Berbagai komitmen baru pemerintahan Malaysia dicanangkan termasuk memangkas defisit anggaran menjadi 3.5% tahun ini dan hanya akan dikisaran 3% pada tahun mendatang. Disamping itu, peran swasta akan digenjot untuk dapat mendukung pembangunan untuk berbagai aspek termasuk energi dan transportasi yang diharapkan dapat menarik U$444 miliar hingga 2020.
Komposisi peran swasta diharapkan meningkat dari 60% menjadi sekitar 71%, dengan asumsi pembukaan lapangan pkerjaan yang dapat dikontribusikan mlalui industri manufaktur dan infrastruktur.
Termasuk mempersiapkan perbaikan pada standar pendidikan serta memangkan subsidi sebagai hal yang tidak dapat dihindarkan mengatasi kendala anggaran pemerintah.
Tantangan Indonesia dan Middle Income Trap
Kesiapan Malaysia bertransformasi menjadi negara maju tentu diharapkan menjadi efek reflektif atas pembelajaran penting bagi Indonesia. Saat negara tetangga nan serumpun ini tengah berbenah, kita justru tengah berjibaku dengan berbagai persoalan politik yang menjerat kemampuan bangsa ini untuk dapat maju lebih jauh lagi, tentu menjadi sia-sia bila kita stagnan dalam kondisi kemelut politik.
Sebagai negara dengan kategori menengah, dimana pendapatan perkapita Indonesia baru dikisaran U$4.700, maka ketidaksiapan diri didalam era globalisasi sudah jelas dapat menjadi bumerang yang mengkhawatirkan.

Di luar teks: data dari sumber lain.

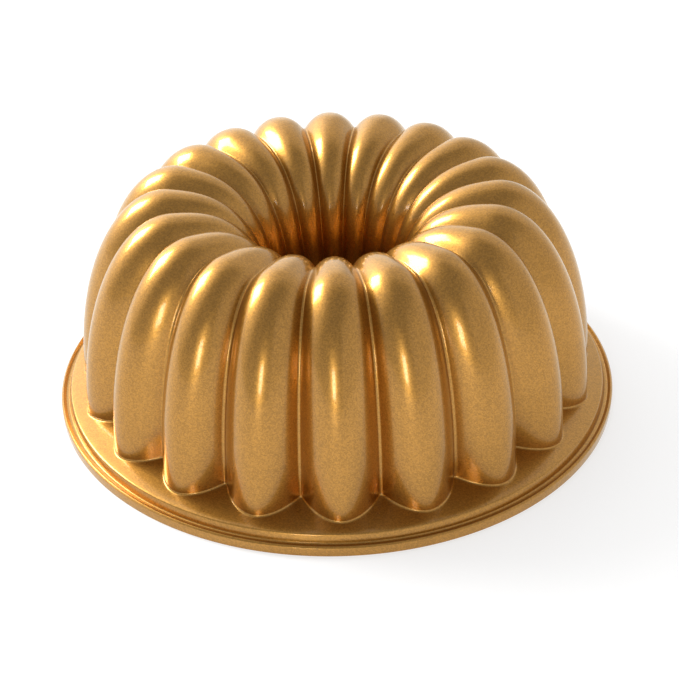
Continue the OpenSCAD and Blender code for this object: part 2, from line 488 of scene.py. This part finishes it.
def gold_metallic_coating(name, roughness, coat):
    """A gold lacquer with fine metal flakes over cast aluminium."""
    material = bpy.data.materials.new(name)
    material.use_nodes = True
    material.diffuse_color = (*GOLD, 1)
    tree = material.node_tree
    rule = Rule(tree)
    shader = tree.nodes["Principled BSDF"]
    shader.inputs["Metallic"].default_value = 1.0
    shader.inputs["Coat Weight"].default_value = coat
    shader.inputs["Specular Tint"].default_value = GRAZING_TINT
    shader.inputs["Coat Roughness"].default_value = COAT_ROUGHNESS
    shader.inputs["Coat IOR"].default_value = COAT_IOR
    spot = rule.node("ShaderNodeTexCoord").outputs["Object"]

    flakes = rule.node("ShaderNodeTexVoronoi", feature="F1")
    rule.feed(flakes.inputs["Vector"], spot)
    rule.feed(flakes.inputs["Scale"], FLAKE_SCALE)
    flake = rule.node("ShaderNodeSeparateColor")
    rule.feed(flake.inputs[0], flakes.outputs["Color"])

    cast = rule.node("ShaderNodeTexNoise")
    rule.feed(cast.inputs["Vector"], spot)
    rule.feed(cast.inputs["Scale"], CAST_SCALE)
    rule.feed(cast.inputs["Detail"], 4.0)

    cloud = rule.node("ShaderNodeTexNoise")
    rule.feed(cloud.inputs["Vector"], spot)
    rule.feed(cloud.inputs["Scale"], CLOUD_SCALE)
    rule.feed(cloud.inputs["Detail"], 3.0)

    light = rule.add(DARKEST_FLAKE, rule.times(flake.outputs[0], FLAKE_CONTRAST))
    light = rule.add(light, rule.times(rule.less(cloud.outputs[0], 0.5), CLOUD_CONTRAST))
    tint = rule.node("ShaderNodeVectorMath", operation="SCALE")
    tint.inputs[0].default_value = GOLD
    rule.feed(tint.inputs["Scale"], light)
    rule.feed(shader.inputs["Base Color"], tint.outputs[0])

    dull = rule.add(roughness - 0.05, rule.times(flake.outputs[1], 0.07))
    dull = rule.add(dull, rule.times(cast.outputs[0], 0.06))
    rule.feed(shader.inputs["Roughness"], dull)

    grain = rule.add(rule.times(flakes.outputs["Distance"], 0.25), rule.times(cast.outputs[0], 0.75))
    bump = rule.node("ShaderNodeBump")
    bump.inputs["Strength"].default_value = GRAIN_STRENGTH
    bump.inputs["Distance"].default_value = GRAIN_HEIGHT
    rule.feed(bump.inputs["Height"], grain)
    rule.feed(shader.inputs["Normal"], bump.outputs[0])
    return material


def plain_floor_finish():
    material = bpy.data.materials.new("white_ground")
    material.use_nodes = True
    shader = material.node_tree.nodes["Principled BSDF"]
    shader.inputs["Base Color"].default_value = (GROUND_GREY, GROUND_GREY, GROUND_GREY, 1)
    shader.inputs["Roughness"].default_value = 0.7
    shader.inputs["Specular IOR Level"].default_value = 0.2
    shader.inputs["Emission Color"].default_value = (1, 1, 1, 1)
    shader.inputs["Emission Strength"].default_value = GROUND_GLOW
    return material


# ---------------------------------------------------------------- room, lights and camera
# each range gives the values between which a share goes from 0 to 1
PAN_MIDDLE = Vector((0, 0, 0.05))
WORLD_LEVEL = 0.43
SIDE_WALLS = 0.48
RIGHT_SHARE = 0.75
RIGHT_RANGE = (0.18, 0.38)
RIGHT_TOP_RANGE = (0.5, 0.97)
BACK_RANGE = (0.10, 0.50)
LOW_RANGE = (0.0, 0.65)
KEY_GLOW_RANGE = (0.62, 1.0)
BACK_GLOW_RANGE = (0.80, 1.0)
LOW_WALLS = 0.20
KEY_DIRECTION = (-0.74, 0.395, 0.545)
KEY_GLOW = 1.0
BACK_DIRECTION = (-0.28, 0.92, 0.28)
BACK_GLOW = 0.70
KEY_DISTANCE = 1.8
KEY_SIZE = (0.72, 0.80)
KEY_RADIANCE = 16.0
STRIP_DIRECTION = (-0.22, -0.96, 0.19)
STRIP_DISTANCE = 1.9
STRIP_SIZE = (0.32, 0.42)
STRIP_RADIANCE = 11.0


def white_ground():
    reach = GROUND_REACH
    corners = [(-reach, -reach, 0), (reach, -reach, 0), (reach, reach, 0), (-reach, reach, 0)]
    floor = mesh_object("ground", corners, [(0, 1, 2, 3)], plain_floor_finish())


def softbox(name, direction, distance, size, radiance):
    """A flat even light that faces the pan, as bright as asked all over."""
    data = bpy.data.lights.new(name, "AREA")
    data.shape = "RECTANGLE"
    data.size = size[0]
    data.size_y = size[1]
    data.energy = radiance * math.pi * size[0] * size[1]
    light = bpy.data.objects.new(name, data)
    bpy.context.scene.collection.objects.link(light)
    towards = Vector(direction).normalized()
    light.location = PAN_MIDDLE + towards * distance
    light.rotation_euler = towards.to_track_quat("Z", "Y").to_euler()


def smooth_share(rule, value, span):
    """0 where value is below the span, 1 above it, with a soft change between."""
    node = rule.node("ShaderNodeMapRange", interpolation_type="SMOOTHSTEP")
    rule.feed(node.inputs["Value"], value)
    rule.feed(node.inputs["From Min"], span[0])
    rule.feed(node.inputs["From Max"], span[1])
    return node.outputs["Result"]


def glow(rule, direction, towards, span, strength):
    """A soft round patch of light on the studio's walls, around one direction."""
    facing = rule.node("ShaderNodeVectorMath", operation="DOT_PRODUCT")
    rule.feed(facing.inputs[0], direction)
    facing.inputs[1].default_value = Vector(towards).normalized()
    return rule.times(smooth_share(rule, facing.outputs["Value"], span), strength)


def studio():
    world = bpy.data.worlds.new("studio")
    bpy.context.scene.world = world
    world.use_nodes = True
    rule = Rule(world.node_tree)
    background = world.node_tree.nodes["Background"]
    background.inputs["Color"].default_value = (1, 1, 1, 1)
    bpy.context.scene.view_settings.view_transform = "Standard"
    direction = rule.node("ShaderNodeTexCoord").outputs["Generated"]
    heading = rule.node("ShaderNodeSeparateXYZ")
    rule.feed(heading.inputs[0], direction)
    below_top = rule.less(1, smooth_share(rule, heading.outputs["Z"], RIGHT_TOP_RANGE))
    right_wall = rule.times(smooth_share(rule, heading.outputs["X"], RIGHT_RANGE), below_top)
    back_wall = smooth_share(rule, heading.outputs["Y"], BACK_RANGE)
    walls = rule.calc("MAXIMUM", rule.times(right_wall, RIGHT_SHARE), back_wall)
    low_walls = rule.less(1, smooth_share(rule, heading.outputs["Z"], LOW_RANGE))
    light = rule.add(WORLD_LEVEL, rule.times(walls, SIDE_WALLS))
    light = rule.add(light, rule.times(rule.times(low_walls, rule.less(1, walls)), LOW_WALLS))
    light = rule.add(light, glow(rule, direction, KEY_DIRECTION, KEY_GLOW_RANGE, KEY_GLOW))
    light = rule.add(light, glow(rule, direction, BACK_DIRECTION, BACK_GLOW_RANGE, BACK_GLOW))
    rule.feed(background.inputs["Strength"], light)
    softbox("key_softbox", KEY_DIRECTION, KEY_DISTANCE, KEY_SIZE, KEY_RADIANCE)
    softbox("front_strip", STRIP_DIRECTION, STRIP_DISTANCE, STRIP_SIZE, STRIP_RADIANCE)


CAMERA_AZIMUTH = math.radians(-0.21)
CAMERA_ELEVATION = math.radians(34.55)
CAMERA_DISTANCE = 0.740
CAMERA_ROLL = math.radians(-1.55)
AIM_RIGHT = math.radians(0.14)
AIM_UP = math.radians(1.36)
CAMERA_LENS = 81.27


def front_camera():
    """The camera stands in front, above the pan, turned slightly."""
    azimuth = CAMERA_AZIMUTH
    elevation = CAMERA_ELEVATION
    place = CAMERA_DISTANCE * Vector((
        math.sin(azimuth) * math.cos(elevation),
        -math.cos(azimuth) * math.cos(elevation),
        math.sin(elevation),
    ))
    ahead = -place.normalized()
    right = ahead.cross(Vector((0, 0, 1))).normalized()
    up = right.cross(ahead)
    ahead = (ahead + right * math.tan(AIM_RIGHT) + up * math.tan(AIM_UP)).normalized()
    right = ahead.cross(up).normalized()
    up = right.cross(ahead)
    across = right * math.cos(CAMERA_ROLL) + up * math.sin(CAMERA_ROLL)
    upward = up * math.cos(CAMERA_ROLL) - right * math.sin(CAMERA_ROLL)
    data = bpy.data.cameras.new("camera")
    data.sensor_width = 36.0
    data.lens = CAMERA_LENS
    data.clip_start = 0.01
    camera = bpy.data.objects.new("camera", data)
    bpy.context.scene.collection.objects.link(camera)
    matrix = camera.matrix_world.copy()
    for row in range(3):
        matrix[row][0] = across[row]
        matrix[row][1] = upward[row]
        matrix[row][2] = -ahead[row]
        matrix[row][3] = place[row]
    camera.matrix_world = matrix
    bpy.context.scene.camera = camera


# ---------------------------------------------------------------- the pan
def pan():
    coating = gold_metallic_coating("gold_metallic_coating", OUTSIDE_ROUGHNESS, OUTSIDE_COAT)
    lining_coating = gold_metallic_coating("smooth_lining_coating", LINING_ROUGHNESS, LINING_COAT)
    tree = flute_tree()
    body = fluted_piece("fluted_body", tree, {"Coating": coating})
    lining = fluted_piece("cavity_lining", tree, {
        "Near depth": WALL,
        "Far depth": WALL + LINING,
        "Crease round": 0.0,
        "Points across a flute": 16,
        "Rows": 60,
        "Coating": lining_coating,
    })
    flange = flange_and_rim(coating)
    lip = tube_lip(coating)
    stands_for = (
        (body, "casting", ("outer_wall", "outer_crown", "inner_crown", "centre_tube")),
        (flange, "casting", ("flange", "rim_edge")),
        (lip, "casting", ("tube_lip",)),
        (lining, "lining", ("nonstick_lining",)),
    )
    for piece, slot, nodes in stands_for:
        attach(piece, "root")
        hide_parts(*nodes)


front_camera()
pan()
white_ground()
studio()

Tengok saja pertumbuhan ekonomi Indonesia yang terus merosot diantara 5-6%, bahkan kondisi asumsi growth tersebut bisa berlaku sangat fluktuatif.
Jika kondisi ini tidak segera ditangani dengan baik, melalui soliditas serta sinergi pelaku pasar, masyarakat, pemerintahan dan seluruh aparatus negara termasuk parlemen, maka kita sedang akan berada dalam gua kegelapan, kondisi ini dikenal sebagai jebakan negara kelas menengah (middle income trap) yang gagal bertumbuh dan berkembang, dikarenakan fase konsolidasi ekonominya mengalami gangguan.
Problem utama yang menjadi faktor kunci dari kemampuan keluar dari jebakan tersebut adalah stabilitas atas iklim ekonomi, termasuk dalam hal tersebut influence yang dapat ditimbulkan atas faktor politik kenegaraan. Kita tentu berharap kondisi gonjang-ganjing politik disudahi dengan kesepakatan bahwa kita ingin bangsa ini menjadi sebuah entitas yang kuat, berdikari dan berdaulat dimata dunia.
Konsensus yang sama dalam perspektif tersebut, tentu harus didukung dengan rumusan formulasi jitu yang ditawarkan oleh pemerintah selaku pihak eksekutif dalam menjalankan roda pemerintahan, dengan berbagai instrumen kebijakan pendukung tumbuhnya inisiatif ekonomi nan selaras diberbagai bidang sebagai keunggulan kompetitif bangsa ini, dengan titik tekan disektor pangan dan energi.
Kemudahan perijinan, perbaikan infrastruktur dan reduksi ongkos biaya siluman yang membebani dunia usaha ditanah air harus menjadi tugas yang bersifat mandatory, sebagai kewajiban untuk mendukung insentif peran swasta dalam membangun kekuatan ekonomi Indonesia, mendorok kisaran pertumbuhan diatas 8-9% dimasa mendatang.
Salah satu yang tidak dapat dipungkiri adalah dukungan dari penguatan saluran komunikasi dan informasi dalam mendukung penguatan bisnis pada level pengusaha UKM, karena daya saing yang dapat ditumbuhkan dalam membanguan daya saing ekonomi adalah minat kewirausahaan yang disupport melalui teknologi, sehingga kemerataan dan aksesbilitas sumber teknologi menjadi penting.
Mampukan kita keluar dari jerat ekonomi menengah ini? Semuanya sangat bergantung dari sejauhmana para pihak yang berada distruktur pemerintahan negeri ini untuk bekerjasama dengan apik dan bukan bertengkar atas kepentingan kekuasaan yang tidak bermakna secara esensial bagi kepentingan kesejahteraan kehidupan masyarakat secara menyeluruh.